The blue material is polystyrene foam that I'll be fastening
over the fiberglass for starters. It'll raise the insulation by a couple of R
values and keep out random breezes. Later, I'll reinforce with something heavier
and more permanent. I thought we had picked out the best builder when we bought
this house, and the scary part is maybe we did, but a few of the places that are
hard for the home owner to find are not really built as well as the rest of the
place. By the way, on the shelf above the insulation, to the left of the
orange tool caddy, those things are compact fluorescent light bulbs. Don't know
if you've heard of them. - they're a miniature coiled fluorescent bulb that fits
in an incandescent light socket and gives off as much light as an incandescent
bulb for far lower wattage. You might get one, for example, that gives off the
equivalent light of a 100 watt bulb but only uses 23 watts.
The new attic stairway in place in the garage. Just look at that snug fit that Justin produced. I told the carpenter to skip building a frame/border around it. I figure I can do that myself.
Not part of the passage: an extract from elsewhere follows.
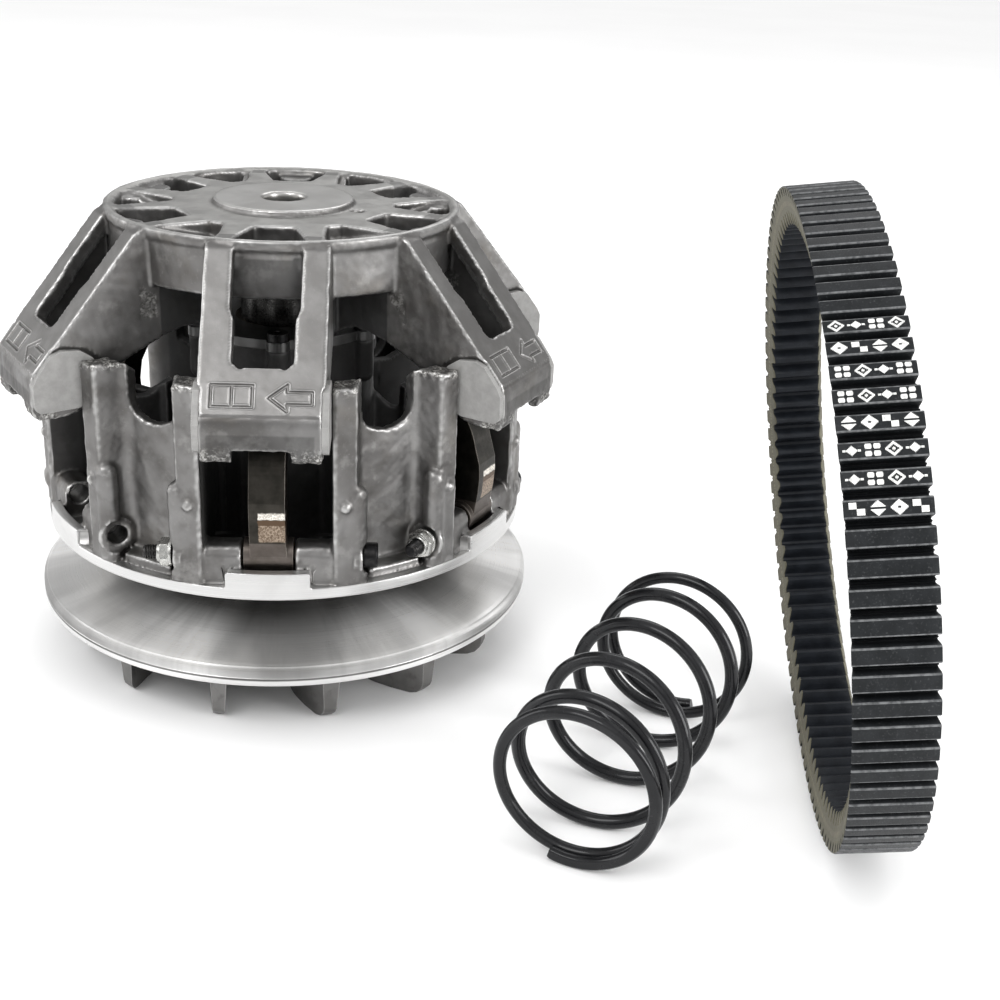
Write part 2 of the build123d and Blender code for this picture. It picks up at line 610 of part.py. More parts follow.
save("return_spring", return_spring())


# ---- belt, standing on its edge ----
def ellipse_points(count):
    """Points spaced evenly along the belt's ellipse."""
    fine = []
    for i in range(N_ELLIPSE):
        a = 2 * math.pi * i / N_ELLIPSE
        fine.append((BELT_A * math.cos(a), BELT_B * math.sin(a)))
    run = [0.0]
    for p, q in zip(fine, fine[1:] + fine[:1]):
        run.append(run[-1] + math.dist(p, q))
    spaced, j = [], 0
    for i in range(count):
        target = run[-1] * (i + 0.5) / count
        while run[j + 1] < target:
            j += 1
        u = (target - run[j]) / (run[j + 1] - run[j])
        p, q = fine[j], fine[(j + 1) % N_ELLIPSE]
        spaced.append((p[0] + u * (q[0] - p[0]), p[1] + u * (q[1] - p[1])))
    return spaced


def inward_normal(p, q):
    length = math.dist(p, q)
    return (-(q[1] - p[1]) / length, (q[0] - p[0]) / length)


def mitred(pts, inset):
    """The closed polygon moved inwards, every side staying parallel to itself."""
    moved = []
    for i, p in enumerate(pts):
        n1 = inward_normal(pts[i - 1], p)
        n2 = inward_normal(p, pts[(i + 1) % len(pts)])
        k = inset / (1 + n1[0] * n2[0] + n1[1] * n2[1])
        moved.append((p[0] + k * (n1[0] + n2[0]), p[1] + k * (n1[1] + n2[1])))
    return moved


def drive_belt():
    yaw, lean = math.radians(BELT_YAW), math.radians(BELT_LEAN)
    along = Vector(math.sin(yaw), math.cos(yaw), 0)
    level = Vector(math.cos(yaw), -math.sin(yaw), 0)
    up = Vector(0, 0, 1) * math.cos(lean) + level * math.sin(lean)
    across = level * math.cos(lean) - Vector(0, 0, 1) * math.sin(lean)
    height = BELT_B * math.cos(lean) + BELT_W / 2 * abs(math.sin(lean))
    centre = Vector(*BELT_C, height)

    def edge(loop, w):
        return [centre + along * p[0] + up * p[1] + across * w for p in loop]

    outer_loop = ellipse_points(N_BELT)
    inner_loop = mitred(outer_loop, BELT_T)
    outer_half = BELT_W / 2
    inner_half = outer_half - BELT_T * FACE_SLOPE
    out_neg, out_pos = edge(outer_loop, -outer_half), edge(outer_loop, outer_half)
    in_neg, in_pos = edge(inner_loop, -inner_half), edge(inner_loop, inner_half)
    faces = []
    for i in range(N_BELT):
        j = (i + 1) % N_BELT
        for quad in ([out_neg[i], out_neg[j], out_pos[j], out_pos[i]],
                     [in_neg[i], in_pos[i], in_pos[j], in_neg[j]],
                     [out_pos[i], out_pos[j], in_pos[j], in_pos[i]],
                     [out_neg[i], in_neg[i], in_neg[j], out_neg[j]]):
            faces.append(Face(Wire.make_polygon(quad, close=True)))
    belt = Solid(Shell(faces))
    # the shell may come out facing inwards
    return -belt if belt.volume < 0 else belt


save("drive_belt", drive_belt())
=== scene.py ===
"""A variable belt pulley, with its return spring and a cogged belt beside it.

The shaft is the Z axis and the floor is z = 0. The fixed sheave is lowest, the sliding sheave
is above it and the governor cup is on top. -Y is the front, where the camera stands. The spring
lies on the floor at the front right and the belt stands on the floor at the right.
Shapes are worked out in millimetres and stored in metres.
"""

import math
from contextlib import contextmanager

import bmesh
import bpy
import numpy as np
from mathutils import Matrix, Vector


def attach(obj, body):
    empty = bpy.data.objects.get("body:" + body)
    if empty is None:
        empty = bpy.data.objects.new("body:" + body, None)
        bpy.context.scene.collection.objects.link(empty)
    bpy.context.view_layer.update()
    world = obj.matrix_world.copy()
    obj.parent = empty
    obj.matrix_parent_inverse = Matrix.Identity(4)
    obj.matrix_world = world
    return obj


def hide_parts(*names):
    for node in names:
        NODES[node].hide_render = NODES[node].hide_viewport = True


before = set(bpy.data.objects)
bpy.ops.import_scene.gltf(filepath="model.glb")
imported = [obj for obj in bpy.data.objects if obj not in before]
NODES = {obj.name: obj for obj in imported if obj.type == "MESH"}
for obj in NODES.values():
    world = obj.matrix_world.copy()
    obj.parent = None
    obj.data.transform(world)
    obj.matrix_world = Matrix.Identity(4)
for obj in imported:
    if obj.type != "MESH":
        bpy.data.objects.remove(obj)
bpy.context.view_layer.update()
SCENE = bpy.context.scene
MM = 0.001
UP = np.array([0, 0, 1.0])

# ---- dimensions shared with the CAD part (mm, degrees) -----------------------------------
FIRST_ARM = 4.2                             # azimuth of arm 0 from -Y; six arms, 60 apart
LOADED_ARMS = (0, 1, 3, 4)                  # bays that hold a pivot bolt
CONE_SLOPE = math.tan(math.radians(11.5))
FIXED_R, FIXED_Z = 109.0, 33.0              # outer edge of the fixed cone face
SLIDING_R, SLIDING_Z = 103.9, 61.1          # outer edge of the sliding cone face
PIVOT_R, PIVOT_Z = 92.0, 76.0
BAY_HALF = 25.0                             # middle of a bay to its side wall
# outer face of a cup arm, as a line in (radius, height)
FACE_R0, FACE_Z0 = 73.8, 193.2
FACE_R1, FACE_Z1 = 117.6, 141.0
FACE_LENGTH = math.hypot(FACE_R1 - FACE_R0, FACE_Z1 - FACE_Z0)
DOWN_R, DOWN_Z = (FACE_R1 - FACE_R0) / FACE_LENGTH, (FACE_Z1 - FACE_Z0) / FACE_LENGTH
NORMAL_R, NORMAL_Z = -DOWN_Z, DOWN_R


def outward(azimuth):
    return np.array([math.sin(azimuth), -math.cos(azimuth), 0.0])


def sideways(azimuth):
    return np.array([math.cos(azimuth), math.sin(azimuth), 0.0])


AZIMUTHS = [math.radians(FIRST_ARM + 60.0 * k) for k in range(6)]
ARMS = [(sideways(azimuth), outward(azimuth)) for azimuth in AZIMUTHS]


def cone_height(radius):
    """Height of the sliding sheave's cone face, which looks down."""
    return SLIDING_Z - (SLIDING_R - radius) * CONE_SLOPE


# ---- fields over points ------------------------------------------------------------------
def smoothstep(start, end, x):
    t = np.clip((x - start) / (end - start), 0.0, 1.0)
    return t * t * (3 - 2 * t)


def between(x, low, high):
    return (x > low) & (x < high)


def near(x, target, reach):
    return np.abs(x - target) < reach


def raise_to(field, where, value):
    return np.maximum(field, np.where(where, value, 0))


def lumps(points, wave, count=18, seed=1):
    """Smooth noise, mostly within -1..1, at about the given wavelength (mm)."""
    rng = np.random.default_rng(seed)
    heading = rng.normal(size=(count, 3))
    heading /= np.linalg.norm(heading, axis=1)[:, None]
    pace = 2 * math.pi / (wave * rng.uniform(0.6, 1.7, count))
    phase = rng.uniform(0, 6.28, count)
    return np.sin((points @ heading.T) * pace + phase).sum(1) / math.sqrt(count)


# ---- mesh helpers ------------------------------------------------------------------------
def add_object(name, mesh):
    obj = bpy.data.objects.new(name, mesh)
    SCENE.collection.objects.link(obj)
    return obj


@contextmanager
def editing(mesh):
    bm = bmesh.new()
    bm.from_mesh(mesh)
    yield bm
    bm.to_mesh(mesh)
    bm.free()


def place(points, origin, *axes):
    """Local points (mm) set on three axes at an origin, in metres."""
    first, second, third = axes
    return (origin + points[..., :1] * first + points[..., 1:2] * second
            + points[..., 2:3] * third) * MM


def grid_mesh(name, points, closed=False):
    """Quads through points[row, column] (m). Each row is a ring; open ends are capped."""
    rows, columns = points.shape[:2]
    i, j = np.meshgrid(np.arange(rows if closed else rows - 1), np.arange(columns), indexing="ij")
    i1, j1 = (i + 1) % rows, (j + 1) % columns
    quads = np.stack([i * columns + j, i1 * columns + j, i1 * columns + j1, i * columns + j1], -1)
    faces = quads.reshape(-1, 4).tolist()
    if not closed:
        faces.append([(rows - 1) * columns + k for k in range(columns)])
        faces.append(list(range(columns))[::-1])
    mesh = bpy.data.meshes.new(name)
    mesh.from_pydata(points.reshape(-1, 3).tolist(), [], faces)
    mesh.shade_smooth()
    mesh.update()
    return mesh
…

Need to pinch pennies somewhere since I'm hemorrhaging dollars for the bathroom.
The stairs unfolded - we had been concerned if there would be enough room inside the garage door but there's plenty, as you can see.
A look down, again showing the snug fit between the stair frame and the rafters.
A look up the stairs. They're rated at 300 pounds capacity, so they should hold 200 pounds of me and 100 pound of junk per trip. After climbing the wobbly 8 foot stepladder and stretching the last few feet to get into the attic, it's great to walk up a set of stairs that are as solid as a built-in staircase.